Residents and tourists swarmed Hong Kong’s streets on Friday as the city headed into a long weekend that combines the Mid-Autumn Festival and National Day, munching on snacks at night markets, watching a fire dragon dance or simply taking in the sights.
Chief Executive John Lee Ka-chiu, Financial Secretary Paul Chan Mo-po and other ministers joined the crowds and visited various attractions, with Lee and Chan stopping by the Kennedy Town bazaar.
Chan also visited Tai Hang with Secretary for Culture, Sports and Tourism Kevin Yeung for the fire dragon dance, an intangible cultural heritage event making its return after a four-year hiatus.
It is the first large-scale celebration of the three-day Mid-Autumn Festival and National Day holidays since the end of the pandemic. An estimated 1 million mainland Chinese are expected to visit the city over the eight days that their “golden week” lasts.
Chan delivered remarks to the crowd in Tai Hang shortly before the dragon dance began.
“Hong Kong has emerged from the pandemic and the situation is getting better as we had 4 million tourists coming to the city last month, which was 80 per cent of the pre-pandemic level,” he said. “I hope residents will go out more at night and enjoy the atmosphere.”
In the morning, the minister appeared in Sai Wan to help launch a day of free tram rides as part of the city’s celebrations.
Even the hot weather failed to dampen people’s enthusiasm. The Hong Kong Observatory said this Mid-Autumn Festival was the hottest on record, with the temperature climbing to 33.7 degrees Celsius (93 Fahrenheit).
The hot weather is predicted to prevail over the long weekend with isolated showers expected.
To help keep the crowds moving, most MTR lines and seven light rail routes will run overnight while KMB and LWB buses will extend their nighttime services tonight.
In Kennedy Town, dozens of vendors were setting up stalls selling souvenirs, accessories and other trinkets for a temporary bazaar along the promenade as part of the government’s “Night Vibes” campaign to reenergise the after-dark economy.
One vendor selling candles, who only identified herself as Peggy, said the turnout at the Kennedy Town bazaar on its third day of operation was much better than expected.
“My rent this time was free, so even if not a lot of people had turned up, there wouldn’t be much loss,” she said.
Another bazaar opened in Wan Chai on Wednesday and a third began operating in Kwun Tong on Friday afternoon.
Secretary for Development Bernadette Linn Hon-ho said earlier that most vendors and performers at the trio of night markets would not be charged rent or would enjoy subsidies.
Another vendor, Henry Ho, who was running a stall for Glass Gardener selling pre-made specialty cocktails in bottles, said he was only notified the rent would be free about two weeks beforehand.
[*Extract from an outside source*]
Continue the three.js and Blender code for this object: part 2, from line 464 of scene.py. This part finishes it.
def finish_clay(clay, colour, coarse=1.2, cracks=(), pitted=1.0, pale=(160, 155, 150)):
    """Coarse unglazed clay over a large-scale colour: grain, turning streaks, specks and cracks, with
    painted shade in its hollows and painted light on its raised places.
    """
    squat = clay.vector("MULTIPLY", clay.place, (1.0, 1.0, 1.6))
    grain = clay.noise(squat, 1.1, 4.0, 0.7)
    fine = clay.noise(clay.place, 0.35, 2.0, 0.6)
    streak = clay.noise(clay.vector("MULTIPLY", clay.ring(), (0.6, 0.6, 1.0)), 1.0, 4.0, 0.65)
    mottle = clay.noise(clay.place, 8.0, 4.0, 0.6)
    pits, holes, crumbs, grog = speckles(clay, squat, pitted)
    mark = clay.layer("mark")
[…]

He had been prepared to pay about HK$1,000 for four nights.
“We also set up shop at other markets. Yesterday, we did one in a shopping centre, and the foot traffic was not so great, to be honest,” he said. “This level of turnout today is fantastic and totally unexpected.”
Some shop owners were also selling cooked foods at the event named “K-Market”, while a crowd gathered in front of the stage to watch live band and DJ performances.
Many visitors chose to dine on the snacks they had purchased under pavilions lit up by rows of colourful lanterns and string lights, under a full moon.
Various photo spots had also been set up, such as a large, circular white screen with a bright light behind it so people could throw eye-catching shadows as they posed. The event also provided attractions for the younger attendees. Children were seen whizzing around a small maze that had been set up near the waterfront.
Sisters Jenny and Sneha Lalwani, in their 20s, said they had seen posts about the market on Instagram and decided to come by as well.
“We bought these two little rings for HK$20 [US$2.5] each,” they told the Post as they held up their matching accessories.
Asked how they felt about the government’s campaign to bring Hongkongers out and about again after dark, and whether they had been going out at night lately, they said: “Of course! It’s the holidays right now, so we’ve been out … [the campaign] is great because Hong Kong used to be known for its nightlife, but everyone has been staying home since the pandemic.”